La construction du budget était affectée par ces quelques biais de construction que nous avons rappelés et que nous relevons dans tous nos rapports. Lors de leur audition, les anciens ministres M. Sapin et de M. Eckert ont dit que mes prédécesseurs ne se seraient pas conduits comme je me suis conduit et comme la Cour s'est conduite cette année. Ce n'est pas du tout le cas. Je leur ai adressé copie, comme à vous, d'observations et de recommandations de mes prédécesseurs, notamment de mon prédécesseur immédiat, Philippe Séguin, qui faisait d'ailleurs de la question de la sincérité des comptes un « point dur » de ses interventions. J'ai le souvenir d'un certain nombre de ses interventions en commission des finances, qui relevaient ces éléments d'insincérité, et Pierre Joxe faisait les mêmes observations avant même l'adoption de la LOLF. Le discours que tient la Cour n'est donc pas nouveau. Nous avons toujours relevé ce qui affectait la sincérité même si c'est ensuite au Conseil constitutionnel d'apprécier celle-ci globalement. D'ailleurs, nous n'avons jamais dit que la loi de finances initiale était insincère, nous avons dit qu'elle était affectée d'éléments d'insincérité, ce qui est un peu différent. Nous sommes tout à fait dans notre rôle en le disant et en soulignant cela régulièrement parce que cela peut « fausser » l'autorisation parlementaire.

Les économies qui sont la conséquence des sous-budgétisations ont permis de limiter le niveau des risques à financer, notamment sur la mission Travail et emploi, avec les contrats aidés, ou sur le logement – je songe aux aides personnalisées au logement, même si l'impact des mesures prises se fera surtout sentir en 2018.
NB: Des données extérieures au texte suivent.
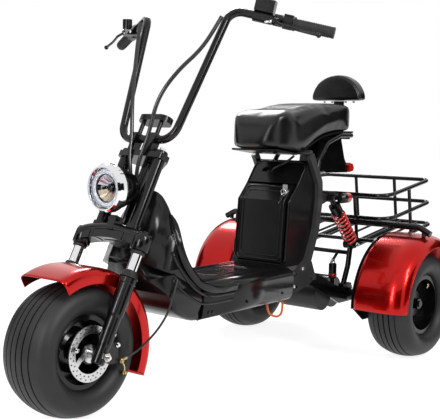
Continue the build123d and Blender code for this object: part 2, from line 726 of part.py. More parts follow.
SPRING_R = 23
WIRE_D = 8
SPRING_L = SHOCK_L - 74 - 23 - WIRE_D - 2 * SEAT
with BuildPart() as springs:
    coil_foot = shock_foot.offset(23 + SEAT + WIRE_D / 2)
    with BuildLine():
        coil = Helix(SPRING_L / 8, SPRING_L, SPRING_R, center=coil_foot.origin, direction=coil_foot.z_dir)
    with BuildSketch(Plane(origin=coil @ 0, z_dir=coil % 0)):
        Circle(WIRE_D / 2)
    sweep(path=coil, is_frenet=True)
    mirror(about=Plane.XZ)
keep("shock_springs", springs)

with BuildPart() as turn_signals:
    signal = Plane(origin=(190, 187, 600), x_dir=(0, 1, 0), z_dir=(-1, 0, 0))
    add(turned(signal, [(0, 0), (12, 2), (20, 12), (20, 34), (0, 34)]))
    with BuildSketch(Plane.XZ.offset(-SHOCK_Y - 19.8)):
        with Locations((176, 598)):
            Circle(7)
    extrude(amount=-24)
    mirror(about=Plane.XZ)
keep("turn_signals", turn_signals)
with BuildPart() as lenses:
    add(turned(signal, [(0, 34 + SEAT), (20, 34 + SEAT), (20, 58), (14, 66), (0, 68)]))
    mirror(about=Plane.XZ)
    add(slab([(-98.3, 684), (-98.3, 704), (-93.2, 712), (-98, 722), (-124, 716), (-133, 700), (-126, 688)], 50))
keep("rear_lenses", lenses)

# Swing arms, cross pivot, axle housing with its differential, and the motor in front of it.
ARM_Y = 110
with BuildPart() as swing_arm:
    for y in (-ARM_Y, ARM_Y):
        with BuildSketch(Plane.XZ.offset(-y)):
            with BuildLine():
                Polyline((310, 322), (318, 306), (300, 290), (60, 172), (-34, 172), (-34, 232), (50, 232), (270, 328), close=True)
            make_face()
            with Locations((0, TYRE_R)):
                Circle(AXLE_TUBE_D / 2 + SEAT, mode=Mode.SUBTRACT)
        extrude(amount=6, both=True)
    for y in (-77, 77):
        with BuildSketch(Plane.XZ.offset(-y)):
            with Locations((45, 228)):
                Rectangle(36, 7)
        extrude(amount=27.5, both=True)
    with BuildSketch(Plane.XZ.offset(-HOOP_Y + SEAT)):
        with Locations((290, 308)):
            Circle(15)
    extrude(amount=2 * (HOOP_Y - SEAT))
keep("swing_arm", swing_arm)

with BuildPart() as axle_housing:
    with BuildSketch(Plane.XZ.offset(-FENDER_IN)):
        with Locations((0, TYRE_R)):
            Circle(AXLE_TUBE_D / 2)
    extrude(amount=2 * FENDER_IN)
    with BuildSketch(Plane.XZ.offset(-440)):
        with Locations((0, TYRE_R)):
            Circle(12)
    extrude(amount=880)
    with BuildSketch(Plane.XZ.offset(-46)):
        with Locations((0, TYRE_R)):
            Circle(64)
    extrude(amount=92)
    for y in (414, -434):
        with BuildSketch(Plane.XZ.offset(-y - 20)):
            with Locations((0, TYRE_R)):
                RegularPolygon(21, 6)
        extrude(amount=20)
keep("axle_housing", axle_housing)

with BuildPart() as motor:
    with BuildSketch(Plane.XZ.offset(-96)):
        with Locations((150, 210)):
            Circle(56)
    extrude(amount=176)
    with BuildSketch(Plane.XZ.offset(-40)):
        with BuildLine():
            Polyline((64.3, 160), (150, 156), (150, 264), (64.3, 244), close=True)
        make_face()
    extrude(amount=76)
keep("motor", motor)

# ---------------------------------------------------------------- rear frame, fenders and basket
slope = radians(BASKET_TILT)
rack = Plane(origin=(-244, 0, 440), x_dir=(cos(slope), 0, -sin(slope)), z_dir=(sin(slope), 0, cos(slope)))


def rack_at(x, y, z):
    """A floor point of the basket, x forward and z up from the middle of its floor."""
    return rack.from_local_coords(Vector(x, y, z))


HALF_L = BASKET_L / 2
HALF_W = BASKET_W / 2
MID_Z = 0.5 * BASKET_H
with BuildPart() as basket:
    for z in (0, MID_Z, BASKET_H):
        with BuildLine() as rail:
            corners = [rack_at(x, y, z) for x, y in (
                (HALF_L, -HALF_W), (HALF_L, HALF_W), (-HALF_L, HALF_W), (-HALF_L, -HALF_W))]
            FilletPolyline(*corners, radius=[60, 60, 32, 32], close=True)
        with BuildSketch(Plane(origin=rail.line @ 0, z_dir=rail.line % 0)):
            Circle(TUBE_D / 2)
        sweep(path=rail.line)
    posts = [(HALF_L, 110), (HALF_L, -110), (-HALF_L, 95), (-HALF_L, -95), (0, HALF_W), (0, -HALF_W)]
    with BuildSketch(rack):
        with Locations(posts):
            Circle(7)
    extrude(amount=BASKET_H)
    for y in (-200, -120, -40, 40, 120, 200):
        with BuildSketch(Plane(origin=rack_at(-HALF_L, y, 0), x_dir=rack.y_dir, z_dir=rack.x_dir)):
            Circle(5)
        extrude(amount=BASKET_L)
keep("basket", basket)

UPRIGHT_Y = 112
CROSS_X = 30
CROSS_Z = 498
with BuildPart() as rear_frame:
    for y in (-UPRIGHT_Y, UPRIGHT_Y):
        add(tube([(30, y, 238), (-4, y, 316), (-26, y, 430), (CROSS_X, y, CROSS_Z)], [60, 34], 22))
        add(tube([(-24, y, 388), rack_at(-HALF_L, y, -19 - 2 * SEAT)], [], 22))
    add(tube(
        [(CROSS_X, -486, 474.5), (CROSS_X, -440, CROSS_Z), (CROSS_X, 440, CROSS_Z), (CROSS_X, 486, 474.5)],
        [50, 50], 24,
    ))
    with BuildSketch(Plane.XZ.offset(-UPRIGHT_Y)):
        with Locations((-12, 366)):
            Circle(9)
    extrude(amount=2 * UPRIGHT_Y)
    for y in (-UPRIGHT_Y, UPRIGHT_Y):
        with BuildSketch(Plane.XZ.offset(-y)):
            with Locations((9, 404)):
                Circle(17)
            with Locations((-8, 404)):
                Rectangle(34, 34)
        extrude(amount=8, both=True)
        with BuildSketch(Plane.XY.offset(232 + SEAT)):
            with Locations((14, y)):
                Rectangle(60, 24)
        extrude(amount=14)
    for side in (1, -1):
        with BuildSketch(Plane.XZ.offset(-side * (UPRIGHT_Y + 6))):
            with Locations((9, 404)):
                Circle(5)
        extrude(amount=-side * 34)
        with BuildSketch(Plane.XZ.offset(-side * (SHOCK_Y + 11.5))):
            with Locations((9, 404)):
                RegularPolygon(9, 6)
        extrude(amount=-side * 8)
        with BuildSketch(Plane.XY.offset(465.6)):
            with Locations((CROSS_X, side * 460)):
                Circle(9)
        extrude(amount=24)
keep("rear_frame", rear_frame)

with BuildPart() as fenders:
    axle_line = Axis((0, 0, TYRE_R), (0, 1, 0))
    with BuildSketch(Plane.XY.offset(TYRE_R)):
        with BuildLine():
            FilletPolyline(
                (FENDER_R - 30, FENDER_IN), (FENDER_R - 6, FENDER_IN), (FENDER_R, FENDER_IN + 14),
                (FENDER_R, 440), (FENDER_R - 14, 482), (FENDER_R - 44, 505), radius=6,
            )
        trace(line_width=SHEET)
    revolve(axis=axle_line, revolution_arc=-188)
    mirror(about=Plane.XZ)
keep("rear_fenders", fenders)

with BuildPart() as fender_plates:
    with BuildSketch(Plane.XZ.offset(-(FENDER_IN - 1.8))):
        with BuildLine():
            CenterArc((0, TYRE_R), FENDER_R - 4, 0, 188)
        make_hull()
        with BuildLine():
            Polyline((258, TYRE_R + 4), (180, 150), (134, 150), (60, TYRE_R + 4), close=True)
        make_face()
        with Locations((0, TYRE_R)):
            Circle(AXLE_TUBE_D / 2 + SEAT, mode=Mode.SUBTRACT)
    extrude(amount=4)
    mirror(about=Plane.XZ)
keep("fender_plates", fender_plates)

# ---------------------------------------------------------------- front mudguard and brake
GUARD_HALF_W = 99.2
with BuildPart() as mudguard:
    guard_axis = Axis(front_hub, (0, 1, 0))
    GUARD_FROM = 82
    GUARD_TO = 206
    start = Plane(
        origin=front_hub, x_dir=(cos(radians(GUARD_FROM)), 0, sin(radians(GUARD_FROM))),
        z_dir=(-sin(radians(GUARD_FROM)), 0, cos(radians(GUARD_FROM))),
    )
    with BuildSketch(start):
        with BuildLine():
            FilletPolyline(
                (MUDGUARD_R - 48, -GUARD_HALF_W), (MUDGUARD_R - 18, -GUARD_HALF_W), (MUDGUARD_R - 1.5, -GUARD_HALF_W + 22),
                (MUDGUARD_R - 1.5, GUARD_HALF_W - 22), (MUDGUARD_R - 18, GUARD_HALF_W), (MUDGUARD_R - 48, GUARD_HALF_W),
                radius=8,
            )
        trace(line_width=SHEET)
    revolve(axis=guard_axis, revolution_arc=GUARD_FROM - GUARD_TO)
    with BuildSketch(Plane(origin=(WHEELBASE, -GUARD_HALF_W + 1, TYRE_R), x_dir=(1, 0, 0), z_dir=(0, -1, 0))):
        with BuildLine():
            FilletPolyline((28, 249.8), (56, 246), (104, 203), radius=40)
        trace(line_width=SHEET)
    extrude(amount=2 * (1 - GUARD_HALF_W))
    for y in (-GUARD_HALF_W, GUARD_HALF_W - SHEET):
        with BuildSketch(Plane(origin=(WHEELBASE, y + SHEET, TYRE_R), x_dir=(1, 0, 0), z_dir=(0, -1, 0))):
            with BuildLine():
                Polyline((26, 250), (50, 246), (60, 240), (102, 203), (94, 190), (66, 192), (26, 206), close=True)
            make_face()
        extrude(amount=SHEET)
keep("front_mudguard", mudguard)

CALIPER_X = WHEELBASE - 76
CALIPER_Z = TYRE_R - 10
with BuildPart() as caliper:
    with BuildSketch(Plane.XZ.offset(-DISC_Y + 14)):
        with Locations((CALIPER_X, CALIPER_Z)):
            RectangleRounded(40, 62, 9)
    extrude(amount=-32)
    with BuildSketch(Plane.XZ.offset(-DISC_Y + 6)):
        with Locations((WHEELBASE, TYRE_R)):
            Circle(DISC_D / 2 + 6)
    extrude(amount=-12, mode=Mode.SUBTRACT)
    with BuildSketch(Plane.XZ.offset(-LEG_Y + LEG_R + 2.5)):
        with BuildLine():
            Polyline(
                (CALIPER_X - 8, CALIPER_Z + 20), (WHEELBASE - 38, TYRE_R + 66), (WHEELBASE - 18, TYRE_R + 60),
                (WHEELBASE - 18, TYRE_R - 14), (CALIPER_X + 10, CALIPER_Z - 30), (CALIPER_X - 16, CALIPER_Z - 20), close=True,
            )
        make_face()
    extrude(amount=-5.2)
keep("brake_caliper", caliper)

# ---------------------------------------------------------------- leads and hose
def bends(points):
    """A radius for each corner: near half of the shorter run, over the tangent of half the turn."""
    found = []
    for before, here, after in zip(points, points[1:], points[2:]):
        run_in = Vector(*here) - Vector(*before)
        run_out = Vector(*after) - Vector(*here)
        half_turn = radians(run_in.get_angle(run_out)) / 2
        found.append(0.45 * min(run_in.length, run_out.length) / tan(half_turn))
    return found


def lead(name, points, diameter):
    """One cord along its corner points, with its bend radii printed."""
    radii = bends(points)
    print(name, "radii", [round(r) for r in radii], "diameter", diameter)
    return tube(points, radii, diameter)


loom_left = [(892, 178, 1210), (922, 164, 1155), (956, 142, 1100), (1006, 108, 1045), (1044, 78, 985),
             (1062, 58, 930), (1068, 44, 870), (1078, 34, 820), (1096, 28, 775), (1100, 15, 733), (1100, 12, 700.5)]
loom_right = [(892, -178, 1210), (924, -158, 1145), (956, -134, 1085), (1000, -100, 1015), (1036, -70, 945),
              (1058, -50, 880), (1070, -38, 825), (1090, -28, 780), (1100, -15, 735), (1100, -12, 700.5)]
with BuildPart() as looms:
    add(lead("left loom", loom_left, 13))
    add(lead("right loom", loom_right, 13))
keep("bar_looms", looms)

hose = [(1262, 112, 168), (1222, 124, 182), (1180, 140, 214), (1140, 154, 254), (1105, 160, 300), (1082, 158, 350), (1058, 152, 392)]
with BuildPart() as brake_hose:
    add(lead("brake hose", hose, 7))
keep("front_brake_hose", brake_hose)

charge = [(336, 76, 759), (352, 70, 746), (367, 52, 730), (370, 26, 718), (360, 0, 708), (340, -20, 694)]
with BuildPart() as charge_lead:
    add(lead("charging lead", charge, 9))
keep("charge_lead", charge_lead)

loop = [(538, 114, 233.6), (536, 116, 206), (508, 119, 188), (474, 120, 181), (446, 118, 196), (444, 114, 233.6)]
with BuildPart() as floor_lead:
    add(lead("floor lead", loop, 8))
keep("floor_lead", floor_lead)

# ---------------------------------------------------------------- writing out
spans = [piece.bounding_box() for piece in pieces.values()]
low = Vector(*[min(tuple(span.min)[k] for span in spans) for k in range(3)])
high = Vector(*[max(tuple(span.max)[k] for span in spans) for k in range(3)])
shift = Vector(-(low.X + high.X) / 2, -(low.Y + high.Y) / 2, -low.Z)
print("shift", shift, "size", high - low)
os.makedirs("parts", exist_ok=True)
for name, piece in pieces.items():
    placed = Pos(*shift) * piece
    placed.label = name
    export_step(placed, f"parts/{name}.step")
print("pieces", len(pieces))
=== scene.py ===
from math import cos, hypot, pi, radians, sin

import bpy
import bmesh
from mathutils import Matrix, Vector
from mathutils.geometry import tessellate_polygon


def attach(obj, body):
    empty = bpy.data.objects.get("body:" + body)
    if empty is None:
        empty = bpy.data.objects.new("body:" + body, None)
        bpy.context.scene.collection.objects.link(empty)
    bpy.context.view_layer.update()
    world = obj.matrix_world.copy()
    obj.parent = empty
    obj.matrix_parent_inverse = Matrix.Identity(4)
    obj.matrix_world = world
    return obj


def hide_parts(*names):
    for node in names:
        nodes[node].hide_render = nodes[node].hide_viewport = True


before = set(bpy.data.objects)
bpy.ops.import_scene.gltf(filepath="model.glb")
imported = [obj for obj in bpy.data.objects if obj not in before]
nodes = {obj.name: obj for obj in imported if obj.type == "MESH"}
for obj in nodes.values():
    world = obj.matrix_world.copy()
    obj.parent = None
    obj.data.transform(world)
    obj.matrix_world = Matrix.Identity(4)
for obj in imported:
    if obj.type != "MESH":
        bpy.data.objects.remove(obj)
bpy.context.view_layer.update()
collection = bpy.context.scene.collection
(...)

Des économies ont été réalisées sur le budget général, pour un montant d'environ 4,2 milliards d'euros, qui ont contraint les gestionnaires les plus concernés par les annulations. Cela a impliqué qu'un certain nombre de dépenses de certaines missions soient exécutées en forte baisse, alors même qu'elles avaient pu être considérées prioritaires au moment de l'adoption de la loi de finances initiale.